The half-run is the point. A tied game after five cashes, so I’m not tying this to every late bullpen choice or asking Washington to be the better full-game side. At -130, that tie protection matters because I have this starter matchup close enough for five innings.
Littell’s full season line is rough: 4.90 ERA, 1.31 WHIP, 57 strikeouts and 26 walks across 90 innings. I’m not selling him as dominant. The buy point is the short form, with Littell allowing two earned runs or fewer in four straight starts.
Ginn has the better season ERA at 3.67, and 93 strikeouts in 103 innings is real. I still don’t want to lay the first-five side with 46 walks on his sheet. Washington does not need a clean win through five. One free-pass inning can be enough when I have +0.5.
The Nationals enter with 142 homers, 539 runs and a .440 slugging mark. Oakland is at 119 homers, 426 runs and a .402 slugging mark. I don’t need a full-game slugfest for that to matter. One early swing or one walk-backed rally can be enough with the tie working for me.
Washington has been better away from home than Oakland has been at home, with the Nationals listed 28-18 on the road and the Athletics 19-28 at home. I don’t want one split doing all the work. Next to the offense gap, it makes it harder for me to price Oakland as the clean early team.
Sutter Health Park has played hitter-friendly by the park-factor numbers, with a 130 run factor and a 128 homer factor for 2026. That cuts both ways, so I’m not acting like the park only helps Washington. It does make the half-run more useful. A 1-1 or 2-2 game after five is a good result for this ticket.
Washington put up 23 runs in the series opener. I’m not turning that into a promise that the bats show up the same way again, because that’s how you talk yourself into a bad number. The takeaway is narrower: this matchup already showed it can get weird fast, and the first-five bet lets me stay with Littell, Ginn and the early offense instead of arguing the whole bullpen game after a blowout.

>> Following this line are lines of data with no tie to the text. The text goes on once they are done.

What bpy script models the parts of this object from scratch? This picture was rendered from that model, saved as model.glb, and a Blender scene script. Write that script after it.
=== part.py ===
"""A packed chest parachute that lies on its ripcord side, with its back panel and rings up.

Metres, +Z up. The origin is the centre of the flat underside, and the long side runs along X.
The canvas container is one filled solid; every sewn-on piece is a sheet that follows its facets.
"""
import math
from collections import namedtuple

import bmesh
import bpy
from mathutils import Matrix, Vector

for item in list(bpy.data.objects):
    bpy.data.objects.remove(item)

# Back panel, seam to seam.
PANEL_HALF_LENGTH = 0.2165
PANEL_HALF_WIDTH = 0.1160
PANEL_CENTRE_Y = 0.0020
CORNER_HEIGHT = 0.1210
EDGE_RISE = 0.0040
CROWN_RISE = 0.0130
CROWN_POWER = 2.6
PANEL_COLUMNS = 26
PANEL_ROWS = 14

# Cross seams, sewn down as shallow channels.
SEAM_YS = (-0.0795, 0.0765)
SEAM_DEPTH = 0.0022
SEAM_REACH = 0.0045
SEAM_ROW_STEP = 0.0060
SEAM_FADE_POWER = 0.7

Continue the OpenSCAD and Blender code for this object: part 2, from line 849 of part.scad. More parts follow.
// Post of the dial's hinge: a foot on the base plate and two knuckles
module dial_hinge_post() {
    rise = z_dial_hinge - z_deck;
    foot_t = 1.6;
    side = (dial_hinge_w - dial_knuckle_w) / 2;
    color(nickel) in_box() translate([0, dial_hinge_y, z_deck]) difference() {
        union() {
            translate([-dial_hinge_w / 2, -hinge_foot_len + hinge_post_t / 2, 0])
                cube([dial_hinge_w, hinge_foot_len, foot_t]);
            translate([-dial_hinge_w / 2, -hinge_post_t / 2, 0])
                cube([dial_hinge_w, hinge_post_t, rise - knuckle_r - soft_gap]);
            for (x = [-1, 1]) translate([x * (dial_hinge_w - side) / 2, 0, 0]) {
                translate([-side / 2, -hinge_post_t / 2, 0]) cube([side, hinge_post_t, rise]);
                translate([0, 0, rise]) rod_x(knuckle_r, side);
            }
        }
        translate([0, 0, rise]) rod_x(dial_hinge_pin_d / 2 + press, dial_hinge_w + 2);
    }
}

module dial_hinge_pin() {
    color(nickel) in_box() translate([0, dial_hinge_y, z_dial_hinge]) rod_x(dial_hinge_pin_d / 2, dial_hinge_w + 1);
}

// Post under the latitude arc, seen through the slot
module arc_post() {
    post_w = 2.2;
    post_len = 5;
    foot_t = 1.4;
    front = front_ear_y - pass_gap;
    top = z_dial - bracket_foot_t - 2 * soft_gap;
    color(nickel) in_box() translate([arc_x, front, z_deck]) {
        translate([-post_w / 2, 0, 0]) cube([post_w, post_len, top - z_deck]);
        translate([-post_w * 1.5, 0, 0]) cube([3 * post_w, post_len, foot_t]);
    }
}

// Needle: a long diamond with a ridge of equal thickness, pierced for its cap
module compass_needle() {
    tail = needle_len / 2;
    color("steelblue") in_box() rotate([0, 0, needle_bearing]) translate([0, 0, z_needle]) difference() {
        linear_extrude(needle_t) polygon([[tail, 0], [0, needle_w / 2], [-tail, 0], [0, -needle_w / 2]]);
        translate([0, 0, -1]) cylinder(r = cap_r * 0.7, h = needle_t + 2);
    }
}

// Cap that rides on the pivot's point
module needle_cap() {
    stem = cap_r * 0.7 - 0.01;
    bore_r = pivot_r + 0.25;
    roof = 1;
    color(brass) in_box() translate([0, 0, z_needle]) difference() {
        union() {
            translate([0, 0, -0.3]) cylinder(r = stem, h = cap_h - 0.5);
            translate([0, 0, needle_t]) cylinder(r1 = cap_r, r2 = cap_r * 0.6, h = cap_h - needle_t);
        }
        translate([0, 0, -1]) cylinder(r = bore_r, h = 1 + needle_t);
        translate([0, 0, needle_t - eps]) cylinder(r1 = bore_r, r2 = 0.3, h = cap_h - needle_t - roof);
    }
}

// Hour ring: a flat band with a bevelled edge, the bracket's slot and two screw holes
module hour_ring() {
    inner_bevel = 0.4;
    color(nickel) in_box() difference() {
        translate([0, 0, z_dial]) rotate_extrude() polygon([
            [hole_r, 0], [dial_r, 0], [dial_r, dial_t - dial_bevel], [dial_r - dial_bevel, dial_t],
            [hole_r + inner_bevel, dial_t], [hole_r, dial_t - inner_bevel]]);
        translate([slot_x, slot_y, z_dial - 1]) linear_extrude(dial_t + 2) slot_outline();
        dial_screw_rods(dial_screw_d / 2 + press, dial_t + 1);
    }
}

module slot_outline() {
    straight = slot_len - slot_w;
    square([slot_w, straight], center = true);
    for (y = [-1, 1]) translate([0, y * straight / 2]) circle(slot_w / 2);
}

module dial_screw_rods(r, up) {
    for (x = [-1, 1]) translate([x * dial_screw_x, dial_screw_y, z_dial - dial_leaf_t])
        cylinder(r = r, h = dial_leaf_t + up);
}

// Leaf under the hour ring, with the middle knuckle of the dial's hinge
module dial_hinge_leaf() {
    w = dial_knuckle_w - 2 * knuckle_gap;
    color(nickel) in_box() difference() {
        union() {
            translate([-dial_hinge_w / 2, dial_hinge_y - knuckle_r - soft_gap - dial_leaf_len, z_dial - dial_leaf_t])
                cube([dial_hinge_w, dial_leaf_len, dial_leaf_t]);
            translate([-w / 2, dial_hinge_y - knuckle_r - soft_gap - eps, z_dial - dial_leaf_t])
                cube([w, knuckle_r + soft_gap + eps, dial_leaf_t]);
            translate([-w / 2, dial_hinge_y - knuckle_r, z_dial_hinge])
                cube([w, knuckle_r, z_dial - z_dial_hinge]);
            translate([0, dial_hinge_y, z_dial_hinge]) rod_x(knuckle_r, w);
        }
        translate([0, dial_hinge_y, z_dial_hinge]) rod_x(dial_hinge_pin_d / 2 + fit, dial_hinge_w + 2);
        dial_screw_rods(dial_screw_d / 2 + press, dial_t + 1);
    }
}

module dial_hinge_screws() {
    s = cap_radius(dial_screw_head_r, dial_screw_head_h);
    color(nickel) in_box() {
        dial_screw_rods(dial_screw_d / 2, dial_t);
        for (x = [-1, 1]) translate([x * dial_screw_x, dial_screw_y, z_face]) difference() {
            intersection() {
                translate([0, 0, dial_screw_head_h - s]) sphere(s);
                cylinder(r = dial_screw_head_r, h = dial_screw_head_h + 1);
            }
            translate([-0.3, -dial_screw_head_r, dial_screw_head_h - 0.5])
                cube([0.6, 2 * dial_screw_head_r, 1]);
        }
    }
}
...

Ginn’s strikeout edge is the obvious problem. If he is around the zone early and Littell’s season-long baserunner issues show back up, the half-run may not be enough. The park also punishes one bad pitch, so I’m not laying a bigger price or stretching this past five innings.
I’m taking F5 Nationals +0.5 at -130. Littell’s last four starts make his ugly full-season ERA less scary for a short window, and Washington has the stronger offensive case in a park that can reward early damage. Give me the tie and keep the ticket out of the late innings.